When questioned about his thoughts concerning the backlash, Zaldivar said, “We shared the scoreboard. Everyone could see clearly that it was not rigged. I did everything in my power to make sure that it was not rigged. Trust me, plenty of people wanted it to be. But still, we did our best and I stand by the fact that this year was fair.”
Although Zaldivar aimed for impartiality, it seemed as though the freshmen gave up before they even tried. They lacked attendance in numerous events, leaving them with three 0s on the scoreboard. When questioned about their lack of lip sync submission, SGA representative Hannah Zuckerman ’25 said, “We were in the process of making a video encompassing the events of Spirit Week, and we were going to add music in the background, but the deadline caught up with us.”
Despite all of this, the freshmen still enjoyed their experience overall. “I was not very happy about our loss, but the seniors deserved it,” said Alexis Barna ’25. “My first time doing Spirit Week at the high school was a great experience and I can’t wait to see what next year brings.”
As October tied to a close, Spirit Week did as well. Although there was a window of opportunity for seniors to lose, they grasped the victory with a score of 1325 points and a gap of 200 points separating them from the runners-up, the juniors.
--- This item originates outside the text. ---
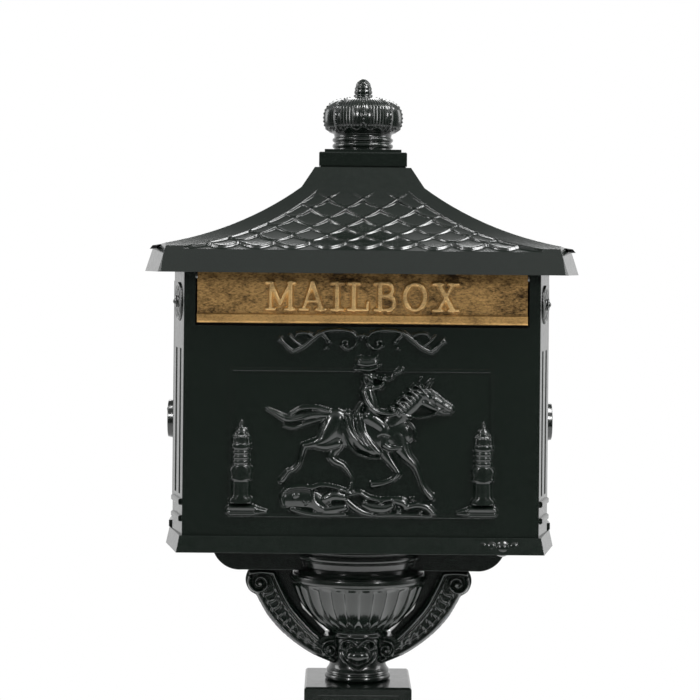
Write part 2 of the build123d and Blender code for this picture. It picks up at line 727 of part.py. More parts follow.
# ================================================================ roof and finial
def swept_profile(top_half, kink_half, eave_half, sweep, drop=0.0):
    """Half of the roof seen square on: flat top, steep neck, then one hollow arc to the eave and beyond."""
    kink_z, eave_z, top_z = ROOF_KINK - drop, EAVE + FASCIA_H - drop, ROOF_TOP - drop
    run, fall = eave_half - kink_half, kink_z - eave_z
    chord = math.hypot(run, fall)
    mean = math.atan2(fall, run)
    turn = math.radians(sweep) / 2
    radius = chord / (2 * math.sin(turn))
    sag = radius * (1 - math.cos(turn))
    middle = (
        (kink_half + eave_half) / 2 - sag * math.sin(mean),
        (kink_z + eave_z) / 2 - sag * math.cos(mean),
    )
    past = 30.0
    beyond = (eave_half + past, eave_z - past * math.tan(mean - turn))
    floor = EAVE - 20
    edges = [
        Line((0, floor), (0, top_z)),
        Line((0, top_z), (top_half, top_z)),
        Line((top_half, top_z), (kink_half, kink_z)),
        ThreePointArc((kink_half, kink_z), middle, (eave_half, eave_z)),
        Line((eave_half, eave_z), beyond),
        Line(beyond, (beyond[0], floor)),
        Line((beyond[0], floor), (0, floor)),
    ]
    return make_face(edges)


def hollow_out(eave_half, sweep, z):
    """How far out from the middle the hollow arc of a slope is at height z."""
    low = EAVE + FASCIA_H
    run, rise = eave_half - KINK_HALF, ROOF_KINK - low
    half_turn = math.radians(sweep) / 2
    start = math.atan2(rise, run) - half_turn
    radius = math.hypot(run, rise) / (2 * math.sin(half_turn))
    slope = math.acos(math.cos(start) - (z - low) / radius)
    return eave_half - radius * (math.sin(slope) - math.sin(start))


def field_outline(eave, sweep, side_eave, side_sweep):
    """Plan of the sunk shingle field on the slope facing -Y, open at the eave."""
    right = []
    for z in FIELD_ZS:
        share = (ROOF_KINK - z) / (ROOF_KINK - EAVE - FASCIA_H)
        margin = FIELD_MARGIN_HIGH + (FIELD_MARGIN_LOW - FIELD_MARGIN_HIGH) * share
        x = hollow_out(side_eave, side_sweep, z) - margin
        right.append((x, -hollow_out(eave, sweep, z)))
    right.insert(0, (right[0][0], right[0][1] - 12))
    left = [(-x, y) for x, y in reversed(right)]
    return make_face(Polyline(*right, *left, close=True))


def shingle_fields():
    side, front = EAVE_SIDE_HALF - FASCIA_SET_BACK, EAVE_HALF_D - FASCIA_SET_BACK
    low, high = EAVE + 12, ROOF_KINK + 2
    one = prism(field_outline(front, FRONT_SWEEP, side, SIDE_SWEEP), low, high)
    other = Rot(0, 0, 90) * prism(field_outline(side, SIDE_SWEEP, front, FRONT_SWEEP), low, high)
    return one + mirror(one, about=Plane.XZ) + other + mirror(other, about=Plane.YZ)


def roof_solid(drop, shrink):
    """Concave hipped roof over a splayed, battered eave."""
    eave_half = EAVE_SIDE_HALF - FASCIA_SET_BACK
    eave_depth = EAVE_HALF_D - FASCIA_SET_BACK
    top, kink = ROOF_TOP_HALF - shrink, KINK_HALF - shrink
    across = Plane.XZ * swept_profile(top, kink, eave_half, SIDE_SWEEP, drop)
    along = Plane.YZ * swept_profile(top, kink, eave_depth, FRONT_SWEEP, drop)
    side = extrude(across, amount=EAVE_SIDE_HALF, both=True)
    side += mirrored(side)
    front = extrude(along, amount=EAVE_SIDE_HALF, both=True)
    front += mirror(front, about=Plane.XZ)
    plan = splayed_plan(EAVE_FRONT_HALF, EAVE_SIDE_HALF, EAVE_HALF_D, EAVE_SPLAY)
    if shrink:
        plan = inset(plan, shrink)
    else:
        rows = plan.vertices().group_by(Axis.Y)
        plan = chamfer(rows[0] + rows[-1], length=EAVE_BEVEL)
    batter = math.degrees(math.atan2(FASCIA_SET_BACK, FASCIA_H))
    return prism(plan, EAVE, ROOF_TOP + 5, taper=batter) & side & front


def roof_shell():
    outside = roof_solid(0.0, 0.0)
    outside -= shingle_fields() - roof_solid(FIELD_DEPTH, 0.0)
    made = outside - roof_solid(ROOF_DROP, ROOF_WALL)
    for x, y in four_ways(SOFFIT_SCREW_SPOTS):
        made += post(6, BODY_TOP + SOFFIT_T, BODY_TOP + 30, x, y) & outside
        made -= post(1.55, BODY_TOP + SOFFIT_T, BODY_TOP + 11, x, y)
    return made - post(STUD_R + 0.3, ROOF_KINK, ROOF_TOP)


def soffit_ring():
    """Flat ring that closes the eave and lies on top of the four walls."""
    outer = splayed_plan(EAVE_FRONT_HALF, EAVE_SIDE_HALF, EAVE_HALF_D, EAVE_SPLAY)
    made = prism(inset(outer, 9.6), BODY_TOP, BODY_TOP + SOFFIT_T)
    made -= prism(inset(body_plan(), 14), BODY_TOP, BODY_TOP + SOFFIT_T)
    for x, y in four_ways(SOFFIT_SCREW_SPOTS + RING_SCREW_SPOTS):
        made -= post(1.7, BODY_TOP, BODY_TOP + SOFFIT_T, x, y)
    return made


def soffit_screws():
    one = Rot(180, 0, 0) * screw(1.5, 9, 3, 2, slot=True)
    return [Pos(x, y, BODY_TOP) * one for x, y in four_ways(SOFFIT_SCREW_SPOTS)]


def ring_screws():
    one = screw(1.5, 12, 2.8, 2)
    return [Pos(x, y, BODY_TOP + SOFFIT_T) * one for x, y in four_ways(RING_SCREW_SPOTS)]


def finial_plinth():
    made = square(85, ROOF_TOP, ROOF_TOP + 1.5)
    slab = square(88, ROOF_TOP + 1.5, PLINTH_TOP - 3)
    made += chamfer(slab.edges().group_by(Axis.Z)[-1], 1.0)
    made += square(77, PLINTH_TOP - 3, PLINTH_TOP)
    made -= square(70, ROOF_TOP, PLINTH_TOP - 6)
    made += turned_ring(9, STUD_R + 0.3, ROOF_TOP, PLINTH_TOP - 5)
    return made - post(STUD_R + 0.3, ROOF_TOP, PLINTH_TOP)


def crown_finial():
    """Ringed neck, flattened bulb and an acorn knob, with a blind hole for the stud."""
    made = turned([
        (0, PLINTH_TOP),
        (29, PLINTH_TOP),
        (29, 1098),
        ("arc", 31, 1101),
        (29, 1104),
        ("arc", 31, 1107),
        (29, 1110),
        (29, 1113),
        (35, 1115),
        ("arc", 41, 1127),
        (38, 1139),
        ("arc", 32, 1147),
        (20, 1149.5),
        (9.6, 1150.5),
        (9.6, 1153),
        (8.6, 1154),
        ("arc", 9.3, 1156),
        (8.4, 1158),
        ("arc", 8.8, 1160),
        (7.8, 1161.5),
        ("arc", 6.2, 1167),
        (3, HEIGHT - 0.8),
        (0, HEIGHT),
    ])
    return made - post(STUD_R + FIT, PLINTH_TOP, PLINTH_TOP + 22)


def finial_stud():
    return post(STUD_R, ROOF_TOP - 22, PLINTH_TOP + 20)


def finial_washer():
    return Pos(0, 0, ROOF_TOP - ROOF_DROP - WASHER_T) * washer(11, STUD_R + 0.3, WASHER_T)


def finial_nut():
    return Pos(0, 0, ROOF_TOP - ROOF_DROP - WASHER_T - 6.5) * hex_nut(7.5, 6.5, STUD_R + FIT)


# ================================================================ the list of pieces
PIECES = {
    "base_casting": base_casting,
    "column_shaft": column_shaft,
    "column_cap": column_cap,
    "capital_bowl": capital_bowl,
    "bowl_lid": bowl_lid,
    "console_left": console_left,
    "console_right": lambda: mirrored(console_left()),
    "console_screws": console_screws,
    "shell_bosses": shell_bosses,
    "cradle_plate": cradle_plate,
    "cradle_bolts": cradle_bolts,
    "cradle_washers": cradle_washers,
    "tie_rod": tie_rod,
    "tie_rod_nuts": tie_rod_nuts,
    "tie_rod_washers": tie_rod_washers,
    "floor_casting": floor_casting,
    "floor_screws": floor_screws,
    "front_panel": front_panel,
    "front_panel_screws": front_panel_screws,
    "right_side_panel": right_side_panel,
    "left_side_panel": lambda: mirrored(right_side_panel()),
    "rear_frame": rear_frame,
    "rear_frame_screws": rear_frame_screws,
    "door_hinge_pins": door_hinge_pins,
    "mail_chute": mail_chute,
    "chute_screws": chute_screws,
    "flap_rod": flap_rod,
    "soffit_ring": soffit_ring,
    "soffit_screws": soffit_screws,
    "ring_screws": ring_screws,
    "roof_shell": roof_shell,
    "finial_plinth": finial_plinth,
    "crown_finial": crown_finial,
    "finial_stud": finial_stud,
    "finial_washer": finial_washer,
    "finial_nut": finial_nut,
    "letter_flap": letter_flap,
    "rear_door": rear_door,
    "lock_barrel": lock_barrel,
    "lock_nut": lock_nut,
    "lock_plug": lock_plug,
    "lock_cam": lock_cam,
    "cam_screw": cam_screw,
}


def main():
    os.makedirs("parts", exist_ok=True)
    for name, make in PIECES.items():
        shape = make()
        if isinstance(shape, list):
            shape = Compound(children=shape)
        export_step(shape, f"parts/{name}.step")


main()
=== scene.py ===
"""Looks of the pedestal letter box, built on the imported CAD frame. Metres, front towards -Y, up is +Z."""

import json
import math

import bmesh
import bpy
import numpy as np
from mathutils import Matrix, Vector


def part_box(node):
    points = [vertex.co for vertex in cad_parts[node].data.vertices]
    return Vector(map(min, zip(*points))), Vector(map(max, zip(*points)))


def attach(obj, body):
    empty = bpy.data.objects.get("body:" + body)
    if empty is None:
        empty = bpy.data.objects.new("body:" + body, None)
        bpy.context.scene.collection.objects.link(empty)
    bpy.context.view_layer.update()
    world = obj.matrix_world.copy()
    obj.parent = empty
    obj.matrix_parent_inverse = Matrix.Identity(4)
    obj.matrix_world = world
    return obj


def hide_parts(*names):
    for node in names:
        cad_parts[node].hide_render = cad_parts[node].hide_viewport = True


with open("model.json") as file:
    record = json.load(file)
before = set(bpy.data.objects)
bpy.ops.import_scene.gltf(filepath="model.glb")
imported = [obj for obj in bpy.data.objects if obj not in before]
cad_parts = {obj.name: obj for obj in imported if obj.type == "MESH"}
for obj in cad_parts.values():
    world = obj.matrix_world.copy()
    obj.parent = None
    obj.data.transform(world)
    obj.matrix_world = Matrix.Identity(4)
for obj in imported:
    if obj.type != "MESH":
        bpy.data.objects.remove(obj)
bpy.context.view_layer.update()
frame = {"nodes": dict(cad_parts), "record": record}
MM = 0.001

# ---------------------------------------------------------------- camera
EYE_HEIGHT = 0.983
EYE_DISTANCE = 2.069
EAVE_FRONT_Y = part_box("roof_shell")[0].y
YAW = math.radians(-0.7)
ROLL = math.radians(0.57)
LENS, SENSOR = 112.1, 36.0
SHIFT_X, SHIFT_Y = -0.0192, -0.1257


def make_camera():
    data = bpy.data.cameras.new("main_camera")
    data.sensor_width = SENSOR
    data.lens = LENS
    data.shift_x = SHIFT_X
    data.shift_y = SHIFT_Y
    data.clip_start = 0.05
    data.clip_end = 400.0
    cam = bpy.data.objects.new("main_camera", data)
    bpy.context.scene.collection.objects.link(cam)
    aim = Vector((0.0, EAVE_FRONT_Y, EYE_HEIGHT))
    back = Matrix.Rotation(YAW, 3, "Z") @ Vector((0.0, -EYE_DISTANCE, 0.0))
    cam.location = aim + back
    turn = Matrix.Rotation(YAW, 3, "Z") @ Matrix.Rotation(math.radians(90), 3, "X")
    turn = turn @ Matrix.Rotation(ROLL, 3, "Z")
    cam.rotation_euler = turn.to_euler()
    bpy.context.scene.camera = cam


# ---------------------------------------------------------------- light and floor
def node(tree, kind, **settings):
    made = tree.nodes.new(kind)
    for name, value in settings.items():
        if name in made.inputs.keys():
            made.inputs[name].default_value = value
        else:
            setattr(made, name, value)
    return made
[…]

Following behind them were the sophomores with a score of 1025 points and the freshmen with 400 points.
For Zaldivar, however, the experiment taught him one thing: no matter how fair it actually is, Spirit Week will never feel fair to the student body if it remains focused on competition between grades.
“There is always a hierarchy component involved when you have groups of differing ages,” he said. “The best way to get past that elitist system of whoever is older wins is to go back to the system used at the middle school: ten randomly assigned groups of differing ages. The system works at the middle school, and it works very well. If I were to do it all over again or were able to get a second-semester Spirit Week approved, that is how I would do it to consolidate its equity.”